Wait a minute, though. What does that equation mean, in plain english? We reached out to researcher Nicolas Christin. He is giving our SecureWorld readers the translation:

"This is a "password composition policy." It specifies that a password must conform to the following criteria:

- "1c": contains at least one class of characters (this is basically not a requirement, since anything fits in that category -- a class of characters is "upper case," "lower case," "symbols," "digits" -- so this requirement means that  - "12": be at least 12 characters long
- "NN10": pass a "cracking test," in which a neural-network based password cracker doesn't guess it within 10^10 tries (that's 10 billion, in plain English)."

Check out the Carnegie Mellon password demo meter for more. If the bar turns green, the password passes the test!

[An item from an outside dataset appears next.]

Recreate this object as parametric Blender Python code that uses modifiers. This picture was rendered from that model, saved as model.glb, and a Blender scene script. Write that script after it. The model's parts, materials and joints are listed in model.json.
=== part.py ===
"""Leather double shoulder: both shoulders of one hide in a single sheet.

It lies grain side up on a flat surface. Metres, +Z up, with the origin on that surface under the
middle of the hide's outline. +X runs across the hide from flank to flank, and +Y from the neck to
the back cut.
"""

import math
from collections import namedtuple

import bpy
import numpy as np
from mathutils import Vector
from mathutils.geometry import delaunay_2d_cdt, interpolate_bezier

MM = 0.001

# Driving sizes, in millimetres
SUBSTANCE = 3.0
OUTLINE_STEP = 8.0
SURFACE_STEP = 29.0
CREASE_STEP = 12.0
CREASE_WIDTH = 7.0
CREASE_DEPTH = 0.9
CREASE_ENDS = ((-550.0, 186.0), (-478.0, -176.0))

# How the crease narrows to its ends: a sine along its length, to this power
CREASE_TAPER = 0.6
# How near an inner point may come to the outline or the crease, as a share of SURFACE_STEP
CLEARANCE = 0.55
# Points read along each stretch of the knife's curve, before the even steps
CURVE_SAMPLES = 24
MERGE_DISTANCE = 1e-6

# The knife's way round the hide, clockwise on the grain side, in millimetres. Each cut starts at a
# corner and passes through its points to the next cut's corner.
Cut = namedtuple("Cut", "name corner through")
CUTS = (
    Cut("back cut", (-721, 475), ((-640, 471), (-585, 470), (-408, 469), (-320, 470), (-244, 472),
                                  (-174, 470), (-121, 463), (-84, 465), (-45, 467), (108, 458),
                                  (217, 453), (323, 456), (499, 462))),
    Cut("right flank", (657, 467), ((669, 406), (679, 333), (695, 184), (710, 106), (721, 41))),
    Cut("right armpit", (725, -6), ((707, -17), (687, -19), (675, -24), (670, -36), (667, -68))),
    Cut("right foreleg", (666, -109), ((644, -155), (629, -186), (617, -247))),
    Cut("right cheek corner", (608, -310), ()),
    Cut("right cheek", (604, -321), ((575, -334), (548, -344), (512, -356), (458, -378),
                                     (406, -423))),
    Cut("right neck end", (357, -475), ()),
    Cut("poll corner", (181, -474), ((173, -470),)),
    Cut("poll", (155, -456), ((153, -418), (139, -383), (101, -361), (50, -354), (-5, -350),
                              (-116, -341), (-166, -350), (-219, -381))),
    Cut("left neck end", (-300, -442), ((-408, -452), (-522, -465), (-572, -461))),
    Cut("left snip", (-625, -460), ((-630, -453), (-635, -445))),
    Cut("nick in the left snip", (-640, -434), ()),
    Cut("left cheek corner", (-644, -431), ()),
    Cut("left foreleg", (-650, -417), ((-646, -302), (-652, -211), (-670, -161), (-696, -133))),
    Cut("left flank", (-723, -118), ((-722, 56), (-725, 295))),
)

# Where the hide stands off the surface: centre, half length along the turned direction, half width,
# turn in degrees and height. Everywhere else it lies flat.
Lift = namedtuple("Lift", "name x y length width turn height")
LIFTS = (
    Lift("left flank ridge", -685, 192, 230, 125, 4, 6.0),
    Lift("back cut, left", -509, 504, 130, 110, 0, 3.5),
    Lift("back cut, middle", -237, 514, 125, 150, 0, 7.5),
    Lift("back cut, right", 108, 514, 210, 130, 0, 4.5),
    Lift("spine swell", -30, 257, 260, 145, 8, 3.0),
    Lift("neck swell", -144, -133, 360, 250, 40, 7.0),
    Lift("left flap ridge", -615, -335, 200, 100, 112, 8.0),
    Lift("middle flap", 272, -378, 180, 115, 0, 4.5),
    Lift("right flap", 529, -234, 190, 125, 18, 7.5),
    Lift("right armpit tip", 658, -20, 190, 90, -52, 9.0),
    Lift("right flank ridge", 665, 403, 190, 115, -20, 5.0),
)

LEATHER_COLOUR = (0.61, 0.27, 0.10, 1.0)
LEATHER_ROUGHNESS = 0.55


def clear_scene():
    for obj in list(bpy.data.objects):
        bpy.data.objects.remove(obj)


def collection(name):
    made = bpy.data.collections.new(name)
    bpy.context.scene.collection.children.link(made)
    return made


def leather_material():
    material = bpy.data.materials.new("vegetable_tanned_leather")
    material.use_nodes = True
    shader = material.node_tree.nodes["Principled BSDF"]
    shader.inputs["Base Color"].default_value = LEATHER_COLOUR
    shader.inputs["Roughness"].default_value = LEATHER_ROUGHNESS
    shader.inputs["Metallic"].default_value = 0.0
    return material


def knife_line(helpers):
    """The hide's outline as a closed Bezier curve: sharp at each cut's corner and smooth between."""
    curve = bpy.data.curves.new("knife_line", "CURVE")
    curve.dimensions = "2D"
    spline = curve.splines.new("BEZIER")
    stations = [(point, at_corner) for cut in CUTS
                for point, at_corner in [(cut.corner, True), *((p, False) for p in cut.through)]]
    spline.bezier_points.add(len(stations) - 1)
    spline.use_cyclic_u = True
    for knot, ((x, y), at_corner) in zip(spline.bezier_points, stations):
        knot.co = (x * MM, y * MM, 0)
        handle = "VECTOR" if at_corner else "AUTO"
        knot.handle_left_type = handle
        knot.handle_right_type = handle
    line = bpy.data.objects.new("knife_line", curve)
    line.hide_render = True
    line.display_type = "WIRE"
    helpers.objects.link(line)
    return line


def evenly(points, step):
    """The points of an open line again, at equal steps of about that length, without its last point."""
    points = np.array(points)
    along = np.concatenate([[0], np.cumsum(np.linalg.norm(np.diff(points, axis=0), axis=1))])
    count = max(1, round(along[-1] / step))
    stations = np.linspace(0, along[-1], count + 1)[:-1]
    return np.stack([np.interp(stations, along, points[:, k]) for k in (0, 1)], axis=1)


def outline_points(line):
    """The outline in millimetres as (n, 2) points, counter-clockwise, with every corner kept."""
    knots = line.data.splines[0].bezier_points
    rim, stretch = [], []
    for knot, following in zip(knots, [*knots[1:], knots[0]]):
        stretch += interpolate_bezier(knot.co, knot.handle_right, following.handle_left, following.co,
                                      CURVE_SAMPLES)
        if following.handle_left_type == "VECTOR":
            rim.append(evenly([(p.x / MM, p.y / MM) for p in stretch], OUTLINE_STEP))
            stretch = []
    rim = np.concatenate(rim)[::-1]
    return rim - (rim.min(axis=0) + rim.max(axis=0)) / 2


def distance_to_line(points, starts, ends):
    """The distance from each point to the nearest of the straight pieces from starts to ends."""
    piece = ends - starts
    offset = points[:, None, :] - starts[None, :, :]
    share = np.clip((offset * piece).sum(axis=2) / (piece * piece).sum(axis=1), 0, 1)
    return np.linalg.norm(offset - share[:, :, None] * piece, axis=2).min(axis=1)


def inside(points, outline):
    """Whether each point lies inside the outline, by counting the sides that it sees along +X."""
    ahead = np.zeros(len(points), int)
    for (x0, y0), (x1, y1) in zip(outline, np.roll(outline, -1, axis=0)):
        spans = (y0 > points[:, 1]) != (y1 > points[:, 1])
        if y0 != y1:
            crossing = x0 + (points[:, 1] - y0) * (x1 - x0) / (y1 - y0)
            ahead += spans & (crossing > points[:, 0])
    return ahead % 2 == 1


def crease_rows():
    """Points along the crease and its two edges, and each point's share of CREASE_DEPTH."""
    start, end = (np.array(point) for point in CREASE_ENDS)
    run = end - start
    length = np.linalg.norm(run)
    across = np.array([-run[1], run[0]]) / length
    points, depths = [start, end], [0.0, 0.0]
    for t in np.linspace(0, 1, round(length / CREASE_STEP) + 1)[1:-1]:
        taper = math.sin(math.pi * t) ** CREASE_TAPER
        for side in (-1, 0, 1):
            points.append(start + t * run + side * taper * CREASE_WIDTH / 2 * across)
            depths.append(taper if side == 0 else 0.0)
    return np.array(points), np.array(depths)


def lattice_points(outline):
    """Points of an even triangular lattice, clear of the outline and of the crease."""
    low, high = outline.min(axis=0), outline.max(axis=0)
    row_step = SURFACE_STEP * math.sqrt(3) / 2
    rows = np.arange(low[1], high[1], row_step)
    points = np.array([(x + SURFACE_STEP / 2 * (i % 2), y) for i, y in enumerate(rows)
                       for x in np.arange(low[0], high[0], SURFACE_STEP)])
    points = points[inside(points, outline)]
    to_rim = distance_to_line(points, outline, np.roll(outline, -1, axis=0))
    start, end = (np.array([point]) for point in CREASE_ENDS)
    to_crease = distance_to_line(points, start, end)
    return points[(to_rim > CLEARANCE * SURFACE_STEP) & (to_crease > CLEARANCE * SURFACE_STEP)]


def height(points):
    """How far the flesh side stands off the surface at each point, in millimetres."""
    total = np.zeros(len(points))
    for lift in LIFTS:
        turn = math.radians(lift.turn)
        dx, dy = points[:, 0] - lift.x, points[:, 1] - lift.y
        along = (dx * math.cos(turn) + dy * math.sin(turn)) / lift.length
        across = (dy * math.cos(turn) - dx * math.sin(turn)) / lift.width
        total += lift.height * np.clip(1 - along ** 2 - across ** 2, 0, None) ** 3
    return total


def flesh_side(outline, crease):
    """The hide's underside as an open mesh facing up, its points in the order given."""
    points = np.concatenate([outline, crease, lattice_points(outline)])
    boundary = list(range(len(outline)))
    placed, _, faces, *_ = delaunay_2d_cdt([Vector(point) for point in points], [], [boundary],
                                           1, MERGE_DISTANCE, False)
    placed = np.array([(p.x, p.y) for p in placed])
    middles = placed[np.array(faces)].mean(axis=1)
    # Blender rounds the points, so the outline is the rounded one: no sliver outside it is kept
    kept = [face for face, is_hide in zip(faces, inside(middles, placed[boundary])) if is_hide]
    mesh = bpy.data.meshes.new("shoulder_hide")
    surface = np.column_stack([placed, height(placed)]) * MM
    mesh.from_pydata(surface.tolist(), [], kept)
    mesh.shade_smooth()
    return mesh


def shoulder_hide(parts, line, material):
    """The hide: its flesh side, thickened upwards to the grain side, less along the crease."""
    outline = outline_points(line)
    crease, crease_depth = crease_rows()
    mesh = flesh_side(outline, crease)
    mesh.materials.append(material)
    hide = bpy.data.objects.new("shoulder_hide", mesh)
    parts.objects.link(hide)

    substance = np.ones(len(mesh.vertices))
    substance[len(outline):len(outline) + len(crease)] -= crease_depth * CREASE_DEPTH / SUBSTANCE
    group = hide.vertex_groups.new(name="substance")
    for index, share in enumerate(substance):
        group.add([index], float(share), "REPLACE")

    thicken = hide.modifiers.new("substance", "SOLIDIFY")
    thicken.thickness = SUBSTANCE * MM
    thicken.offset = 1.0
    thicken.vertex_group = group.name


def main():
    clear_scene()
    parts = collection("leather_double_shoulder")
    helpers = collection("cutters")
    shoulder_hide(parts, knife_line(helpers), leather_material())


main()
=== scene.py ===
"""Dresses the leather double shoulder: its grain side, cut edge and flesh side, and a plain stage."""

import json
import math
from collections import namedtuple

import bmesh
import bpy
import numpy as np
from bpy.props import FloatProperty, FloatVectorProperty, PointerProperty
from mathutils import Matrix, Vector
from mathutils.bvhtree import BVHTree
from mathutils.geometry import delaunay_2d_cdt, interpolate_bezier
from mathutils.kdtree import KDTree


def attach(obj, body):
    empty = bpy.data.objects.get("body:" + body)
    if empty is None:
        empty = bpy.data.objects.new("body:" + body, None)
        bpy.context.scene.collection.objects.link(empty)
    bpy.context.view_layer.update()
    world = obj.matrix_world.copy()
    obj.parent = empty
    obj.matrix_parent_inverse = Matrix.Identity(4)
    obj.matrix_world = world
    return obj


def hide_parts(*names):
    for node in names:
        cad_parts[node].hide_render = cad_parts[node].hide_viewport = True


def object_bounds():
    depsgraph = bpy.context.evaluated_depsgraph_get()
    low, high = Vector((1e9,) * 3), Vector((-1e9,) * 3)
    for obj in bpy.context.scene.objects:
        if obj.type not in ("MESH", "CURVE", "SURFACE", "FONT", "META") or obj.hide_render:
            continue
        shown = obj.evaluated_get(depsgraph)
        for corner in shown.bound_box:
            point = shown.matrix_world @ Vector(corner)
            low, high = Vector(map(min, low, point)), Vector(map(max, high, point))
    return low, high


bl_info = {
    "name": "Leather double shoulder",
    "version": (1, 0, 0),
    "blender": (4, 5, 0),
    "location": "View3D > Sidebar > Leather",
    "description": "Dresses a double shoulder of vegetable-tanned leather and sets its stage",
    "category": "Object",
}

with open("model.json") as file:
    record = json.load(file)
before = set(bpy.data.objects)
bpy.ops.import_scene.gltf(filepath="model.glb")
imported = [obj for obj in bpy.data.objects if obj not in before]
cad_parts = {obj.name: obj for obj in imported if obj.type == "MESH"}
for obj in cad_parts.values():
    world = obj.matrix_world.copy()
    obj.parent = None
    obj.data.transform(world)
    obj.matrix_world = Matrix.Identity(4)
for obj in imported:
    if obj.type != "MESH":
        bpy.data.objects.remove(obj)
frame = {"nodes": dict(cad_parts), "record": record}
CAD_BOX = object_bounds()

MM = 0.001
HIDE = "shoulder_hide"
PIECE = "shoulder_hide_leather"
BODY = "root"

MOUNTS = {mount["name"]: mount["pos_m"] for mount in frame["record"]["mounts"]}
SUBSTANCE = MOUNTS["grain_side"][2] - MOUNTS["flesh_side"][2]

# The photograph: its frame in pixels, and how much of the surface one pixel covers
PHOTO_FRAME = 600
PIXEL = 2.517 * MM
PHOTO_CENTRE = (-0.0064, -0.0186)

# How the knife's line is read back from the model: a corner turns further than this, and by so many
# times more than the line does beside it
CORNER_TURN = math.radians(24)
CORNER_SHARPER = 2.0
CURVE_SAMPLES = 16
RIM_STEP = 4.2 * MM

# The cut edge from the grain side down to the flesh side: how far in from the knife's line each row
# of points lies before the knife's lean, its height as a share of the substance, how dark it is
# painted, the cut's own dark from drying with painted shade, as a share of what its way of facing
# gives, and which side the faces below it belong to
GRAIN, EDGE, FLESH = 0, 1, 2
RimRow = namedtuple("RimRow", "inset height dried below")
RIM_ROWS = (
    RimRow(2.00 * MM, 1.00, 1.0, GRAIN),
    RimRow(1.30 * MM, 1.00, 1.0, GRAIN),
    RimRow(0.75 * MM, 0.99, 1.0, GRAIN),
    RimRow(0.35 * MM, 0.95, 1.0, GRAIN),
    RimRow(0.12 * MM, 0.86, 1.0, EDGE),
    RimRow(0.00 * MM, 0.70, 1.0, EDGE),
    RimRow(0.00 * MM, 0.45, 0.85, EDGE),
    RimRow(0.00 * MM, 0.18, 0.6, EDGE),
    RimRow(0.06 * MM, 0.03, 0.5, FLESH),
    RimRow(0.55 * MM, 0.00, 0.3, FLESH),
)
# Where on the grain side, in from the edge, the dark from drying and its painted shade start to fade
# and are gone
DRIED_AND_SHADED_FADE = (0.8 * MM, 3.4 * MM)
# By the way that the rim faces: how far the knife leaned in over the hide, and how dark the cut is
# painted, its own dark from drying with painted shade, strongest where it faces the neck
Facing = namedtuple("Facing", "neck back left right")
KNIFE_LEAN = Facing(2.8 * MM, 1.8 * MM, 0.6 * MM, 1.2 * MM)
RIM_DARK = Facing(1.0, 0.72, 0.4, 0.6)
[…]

The researchers found evidence that blocklists have limited security benefit and create a lot of end-user frustration. They urge you to take another approach:

"Password policies incorporating blocklist requirements should not
impose character-class requirements.

We also find that minimum strength policies, which we believe our work to be the first to closely investigate in a user study, can improve upon blocklist policies by increasing resilience to offline attacks without degrading usability."

If you and your team want to read the specifics of this password policy research, here it is: Practical Recommendations for Stronger, More Usable Passwords Combining Minimum-strength, Minimum-length, and Blocklist Requirements.

"Now that we are providing concrete guidance on password policies, we're optimistic that companies and organizations may adopt our recommendations," says Joshua Tan, a postdoctoral researcher at Carnegie Mellon's CyLab.

Is your quest finally over? Have we found the holy grail of passwords where security and usability intersect?

You'll have to answer that question yourself.